Ughhh...you should have seen it in color...there wasn't much in my pale face during this lead. A friend of ours said this last pitch was "WIGGY." We kind of laughed and thought it can't be that bad...it's only rated 5.6...well, I have a full dose understanding of what a "WIGGY" lead is...and will pay much closer attention to anyone describing a route I plan to do when they mention that term.
I was clipped into some "bomber" ancient lost arrow pitons here...I figure what the heck, get out the camera and take a picture back towards Justin....phreaking crazy!

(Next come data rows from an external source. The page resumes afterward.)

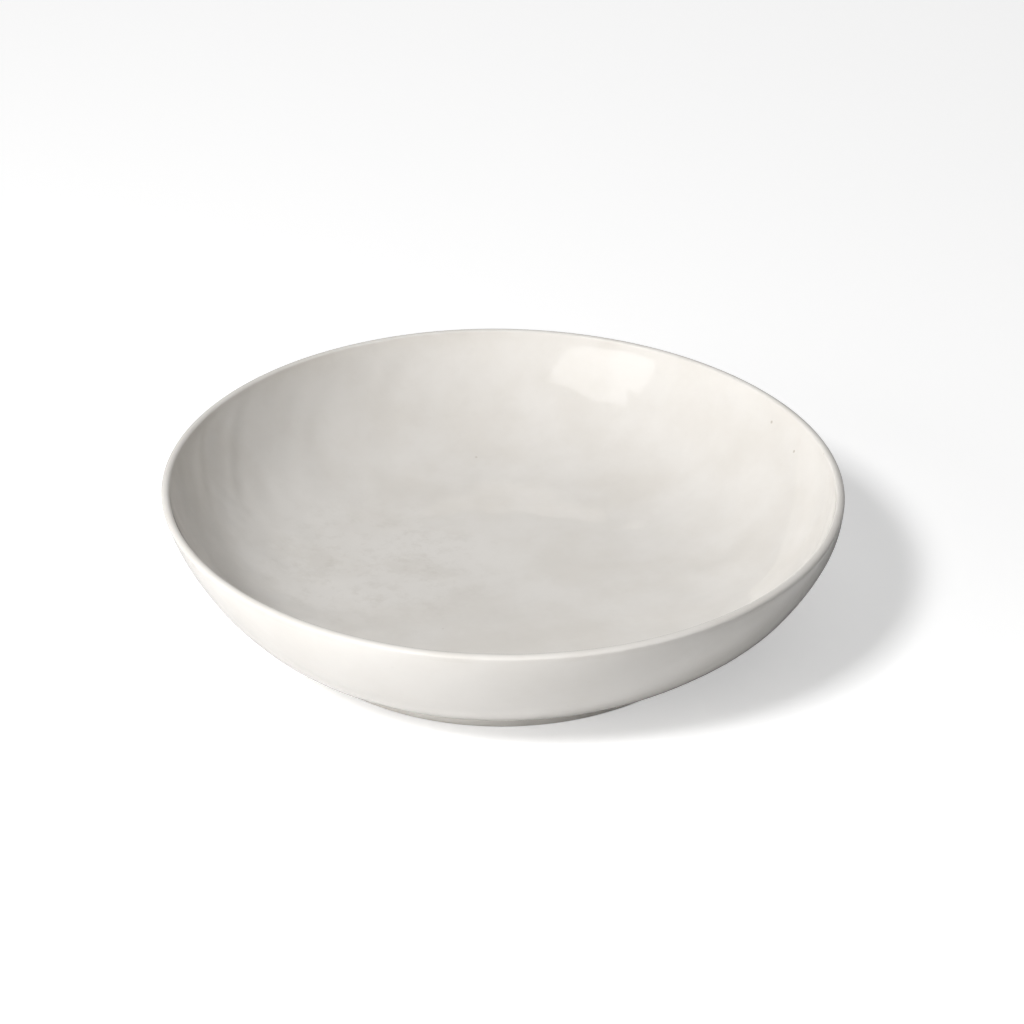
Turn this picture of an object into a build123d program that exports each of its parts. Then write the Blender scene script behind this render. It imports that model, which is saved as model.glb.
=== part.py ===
from build123d import *
from math import cos, radians, sin
import os

os.makedirs("parts", exist_ok=True)

# A wide, shallow, hand-formed porcelain serving bowl on a low foot ring.
# It stands on z = 0 with its axis on Z. Its long axis lies along X.
# Every section is drawn in the XZ plane, turned about Z, and then drawn out
# along X and in along Y, as a hand-formed round settles into an oval.

# Finished size, over the glaze
width = 330.0            # mean of the long and the short width
height = 72.0
oval = 0.0125            # part of the width gained along X and lost along Y

# Thicknesses
glaze = 0.4              # glass coat on every glazed face
rim_thickness = 3.2      # bare porcelain, under both coats
rim_lean = 9.0           # degrees that the wall still leans out at the rim
floor_thickness = 5.2
slip = 0.5               # layer of slip that lutes the foot to the bowl
slip_bead = 1.0          # slip squeezed out beside the foot and smoothed

# Foot ring
foot_radius = 109.6      # outside, bare porcelain
foot_width = 6.0
foot_height = 8.0
foot_edge = 1.2          # rounding of the edges that meet the table
bare_band = 2.2          # wiped clean of glaze above the table
foot_flare = 2.9         # the belly starts this far outside the foot

# The inner glaze is poured first and laps over the rim, down to this far below the crest
glaze_lap = 4.0

seat_height = foot_height + slip
floor_height = seat_height + floor_thickness
foot_middle = foot_radius - foot_width / 2

# The rim is a full round, square to the leaning wall
rim_round = rim_thickness / 2
rim_radius = width / 2 - glaze - rim_round
rim_height = height - glaze - rim_round
lean = radians(rim_lean)
up_the_wall = (sin(lean), cos(lean))
down_the_wall = (-sin(lean), -cos(lean))
rim_outside = (rim_radius + rim_round * cos(lean), rim_height - rim_round * sin(lean))
rim_inside = (rim_radius - rim_round * cos(lean), rim_height + rim_round * sin(lean))
rim_crest = (rim_radius + rim_round * sin(lean), rim_height + rim_round * cos(lean))

# Porcelain wall, as (radius, height) from the foot up and from the rim down
belly_start = (foot_radius + foot_flare, seat_height)
outer_wall = [(124.4, 13.6), (136.7, 22.6), (146.7, 33.0), (154.6, 44.6), (160.9, 57.2)]
inner_wall = [(157.0, 58.8), (150.3, 47.2), (142.0, 36.8), (131.2, 28.0), (114.0, 20.0)]
dish = (60.0, floor_height + 1.1)


def draw_oval():
    """Draws the part in hand out along X and in along Y."""
    scale(by=(1 + oval, 1 - oval, 1))


# Sections of the bare porcelain
with BuildSketch(Plane.XZ) as bowl_section:
    with BuildLine():
        Line((0, floor_height), (0, seat_height))
        Line((0, seat_height), belly_start)
        Spline(belly_start, *outer_wall, rim_outside, tangents=[(1, 0.3), up_the_wall])
        ThreePointArc(rim_outside, rim_crest, rim_inside)
        Spline(rim_inside, *inner_wall, dish, (0, floor_height), tangents=[down_the_wall, (-1, 0)])
    make_face()

with BuildSketch(Plane.XZ) as foot_section:
    with Locations((foot_middle, foot_height / 2)):
        Rectangle(foot_width, foot_height)

# Squeezed slip is smoothed into a small cove on each side of the foot
with BuildSketch(Plane.XZ) as slip_section:
    with Locations((foot_middle, foot_height + slip / 2)):
        Rectangle(foot_width, slip)
    for side in (-1, 1):
        foot_side = foot_middle + side * foot_width / 2
        with BuildLine():
            Line((foot_side, seat_height), (foot_side + side * slip_bead, seat_height))
            Line((foot_side, seat_height), (foot_side, seat_height - slip_bead))
            Line((foot_side + side * slip_bead, seat_height), (foot_side, seat_height - slip_bead))
        make_face()

# The glass coat follows the porcelain everywhere at one thickness, but for
# the half beyond the axis and the band wiped bare at the table
with BuildSketch(Plane.XZ) as coat_section:
    add(bowl_section.sketch)
    add(slip_section.sketch)
    add(foot_section.sketch)
    offset(amount=glaze)
    add(bowl_section.sketch, mode=Mode.SUBTRACT)
    add(slip_section.sketch, mode=Mode.SUBTRACT)
    add(foot_section.sketch, mode=Mode.SUBTRACT)
    with Locations((-width, 0)):
        Rectangle(2 * width, 2 * height, mode=Mode.SUBTRACT)
    with Locations((0, bare_band)):
        Rectangle(2 * width, height, align=(Align.CENTER, Align.MAX), mode=Mode.SUBTRACT)

# The side that the inner glaze is poured on, bounded along the middle of the wall
middle_of_wall = [
    ((outer_r + inner_r) / 2, (outer_z + inner_z) / 2)
    for (outer_r, outer_z), (inner_r, inner_z) in zip(outer_wall, reversed(inner_wall))
]
middle_of_floor = seat_height + floor_thickness / 2
lap_height = height - glaze_lap
with BuildSketch(Plane.XZ) as poured_side:
    with BuildLine():
        Polyline(
            (0, 2 * height),
            (0, middle_of_floor),
            (foot_middle, middle_of_floor),
            *middle_of_wall,
            (rim_radius, lap_height),
            (width, lap_height),
            (width, 2 * height),
            close=True,
        )
    make_face()

# Thrown or pressed wall and floor, bare porcelain
with BuildPart() as bowl_body:
    add(bowl_section.sketch)
    revolve(axis=Axis.Z)
    draw_oval()
bowl_body.part.label = "bowl_body"
export_step(bowl_body.part, "parts/bowl_body.step")

# Foot ring, an oval strip of the same porcelain with softened bottom edges
with BuildPart() as foot_ring:
    with BuildSketch():
        Ellipse(foot_radius * (1 + oval), foot_radius * (1 - oval))
        foot_inside = foot_radius - foot_width
        Ellipse(foot_inside * (1 + oval), foot_inside * (1 - oval), mode=Mode.SUBTRACT)
    extrude(amount=foot_height)
    fillet(foot_ring.edges().group_by(Axis.Z)[0], radius=foot_edge)
foot_ring.part.label = "foot_ring"
export_step(foot_ring.part, "parts/foot_ring.step")

# Slip that lutes the foot ring under the bowl
with BuildPart() as slip_joint:
    add(slip_section.sketch)
    revolve(axis=Axis.Z)
    draw_oval()
slip_joint.part.label = "slip_joint"
export_step(slip_joint.part, "parts/slip_joint.step")

# Inner glaze, from the middle of the dish up and over the rim
with BuildPart() as inner_glaze:
    with BuildSketch(Plane.XZ):
        add(coat_section.sketch)
        add(poured_side.sketch, mode=Mode.INTERSECT)
    revolve(axis=Axis.Z)
    draw_oval()
inner_glaze.part.label = "inner_glaze"
export_step(inner_glaze.part, "parts/inner_glaze.step")

# Outer glaze, from the lap under the rim down to the bare band of the foot
with BuildPart() as outer_glaze:
    with BuildSketch(Plane.XZ):
        add(coat_section.sketch)
        add(poured_side.sketch, mode=Mode.SUBTRACT)
        Rectangle(2 * foot_middle, 2 * height, mode=Mode.SUBTRACT)
    revolve(axis=Axis.Z)
    draw_oval()
outer_glaze.part.label = "outer_glaze"
export_step(outer_glaze.part, "parts/outer_glaze.step")

# Well glaze, on the underside and the inner face of the foot ring
with BuildPart() as well_glaze:
    with BuildSketch(Plane.XZ):
        add(coat_section.sketch)
        add(poured_side.sketch, mode=Mode.SUBTRACT)
        Rectangle(2 * foot_middle, 2 * height, mode=Mode.INTERSECT)
    revolve(axis=Axis.Z)
    draw_oval()
well_glaze.part.label = "well_glaze"
export_step(well_glaze.part, "parts/well_glaze.step")
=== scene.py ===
import math

import bpy
import numpy as np
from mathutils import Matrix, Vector


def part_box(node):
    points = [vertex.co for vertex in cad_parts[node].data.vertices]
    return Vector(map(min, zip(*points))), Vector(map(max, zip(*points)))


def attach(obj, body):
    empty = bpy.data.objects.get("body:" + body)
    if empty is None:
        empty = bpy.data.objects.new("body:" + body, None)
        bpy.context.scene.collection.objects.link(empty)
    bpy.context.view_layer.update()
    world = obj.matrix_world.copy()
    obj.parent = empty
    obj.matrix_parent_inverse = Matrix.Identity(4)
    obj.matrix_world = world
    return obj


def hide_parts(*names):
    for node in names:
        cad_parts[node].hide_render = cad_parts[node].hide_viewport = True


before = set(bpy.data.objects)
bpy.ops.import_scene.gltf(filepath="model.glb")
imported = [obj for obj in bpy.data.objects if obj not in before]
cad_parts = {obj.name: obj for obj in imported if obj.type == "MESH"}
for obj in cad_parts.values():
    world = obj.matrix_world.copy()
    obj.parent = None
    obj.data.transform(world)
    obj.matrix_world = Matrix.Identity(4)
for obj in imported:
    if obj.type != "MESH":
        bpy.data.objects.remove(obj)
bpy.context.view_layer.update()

# A wide, shallow, hand-formed porcelain serving bowl: the bare body and foot ring, the slip that
# lutes them, and three coats of glaze. Every piece is turned from a section, given as (radius,
# height), and then drawn into an oval and shaped by hand.
MM = 0.001

# ---------------------------------------------------------------- sizes, from the frame
body_low, body_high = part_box("bowl_body")
foot_low, foot_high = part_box("foot_ring")
inner_low, inner_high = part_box("inner_glaze")
outer_low, outer_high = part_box("outer_glaze")
well_low, well_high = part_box("well_glaze")
slip_low, slip_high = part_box("slip_joint")


def mean_radius(low, high):
    """The radius of a node's oval, between its long and its short one."""
    return (high.x - low.x + high.y - low.y) / 4


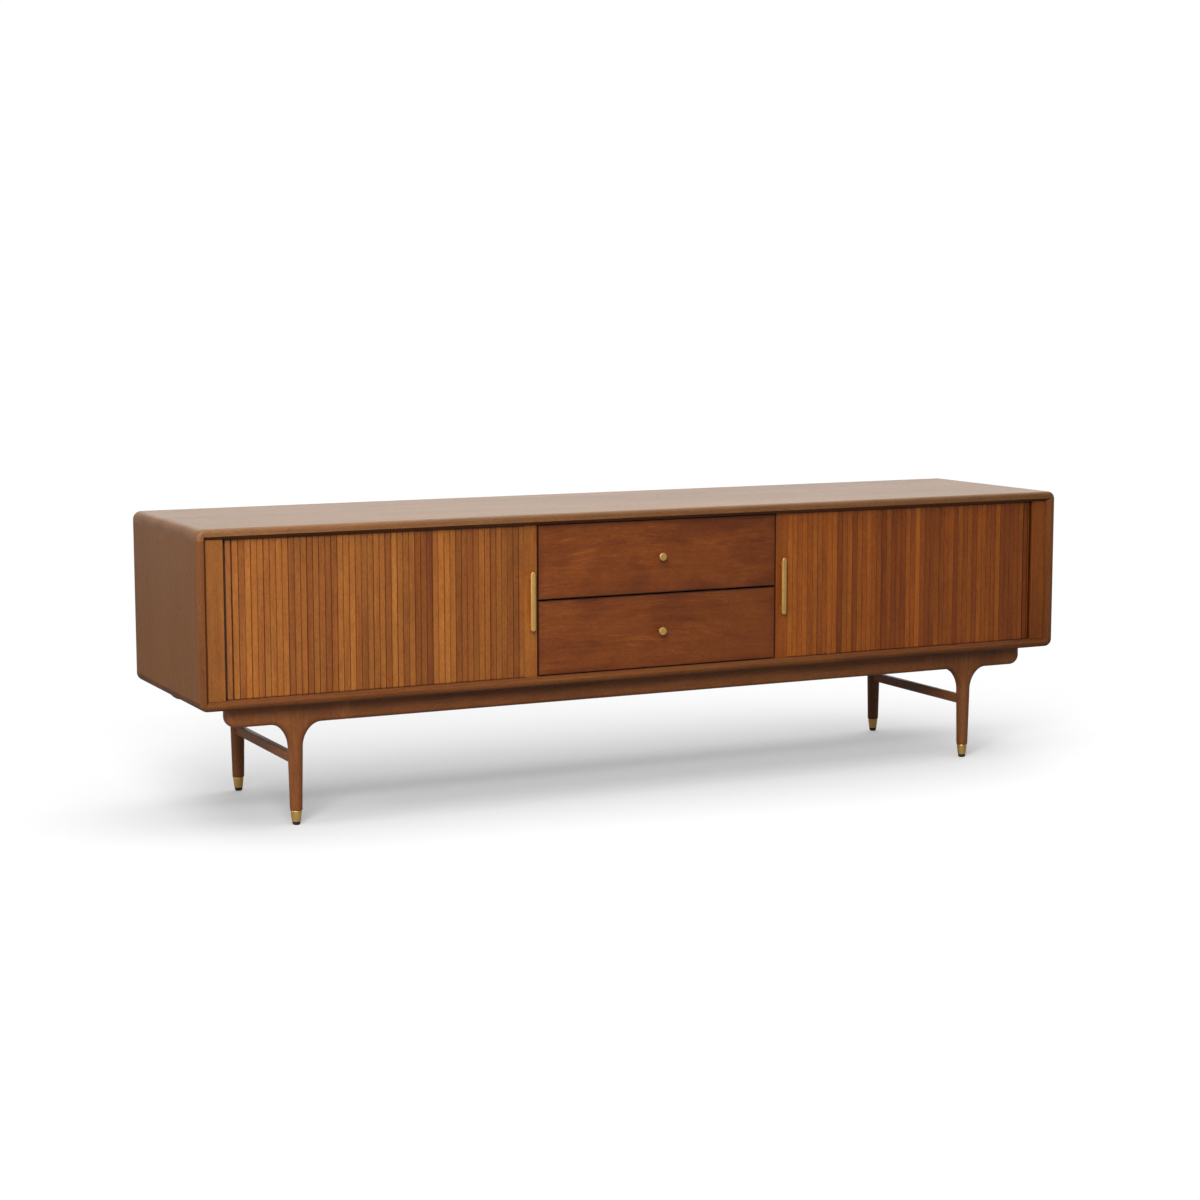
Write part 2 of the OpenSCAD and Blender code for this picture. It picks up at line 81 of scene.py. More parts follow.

These have probably been here a few years...give or take 50. There was a good few inches for my feet and a nice bucket hold.
Looking West across the valley as the sun is setting...time to get down.
Looking East back at the Supes...some cool looking caves.
Justin graciously took the first rappel. I was still a little frazzled from leading this crazy climb...and needed a few more deep breaths :)
A double rope rappel 160+ feet to the ground...took a while to get down :)
We packed it up pretty quick and made it back to the truck about 7:00pm...glad there was a full moon! It took us about 5 hours from truck to truck to knock off this climb. It was definitely an incredible adventure that I won't soon forget. Hopefully the post traumatic stress is over and I will sleep well again tonight:) as always, looking forward to "what's next."